Melisa: You don’t get that from bands these days, especially the bigger bands. I find they do tend to forget about fans sometimes.

Snake: I’m not really privy to any other band’s and their inner workings and all of that, I just know that for us that before we go on stage we just look at the other 4 guys regardless of what person in the band you are. You look at the other 4 guys and it’s like, ‘Oh man ok, we’re ready. We have a job to do, a job that we want to do, a job that we respect and that we’re thankful for that we get to do’. It’s really important. One thing I can tell you that we can never be accused of is going through the motions, that’s one thing. Accuse us of other things, whatever, but that’s one thing you can’t. We don’t mail it in, if we’re having an off show or whatever, we’re frustrated. Frustrated with ourselves because it’s important to be on top of our game every night and we’ve always lived by the notion that you know what? You’re only as good as your last show so you better make it a great one and that’s a mentality that has allowed us to persevere.

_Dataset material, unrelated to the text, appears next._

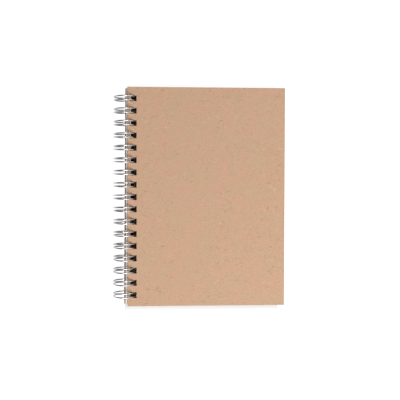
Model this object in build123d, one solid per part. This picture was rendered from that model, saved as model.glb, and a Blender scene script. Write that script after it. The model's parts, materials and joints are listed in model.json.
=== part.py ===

Melisa: What advice would you give bands starting out?

Snake: Don’t allow mediocrity to have any place in the band. Don’t settle for songs that are just OK, dont settle for OK performances, don’t settle for just being good because good is not good enough. I think that by and large, we have higher standards for ourselves, as people and as professionals. Have higher standards and be accountable for who you are, there are no shortcuts. If you make a shortcut, trust me there’s going to be a fall off point somewhere and you are going to have to climb your way back up if you are built for it.

Melisa: That is awesome advice! Thank you so much for talking to us this morning Snake.

Snake: Oh my pleasure! Thank you for taking the time to talk with me, I really appreciate it and we will see you in October!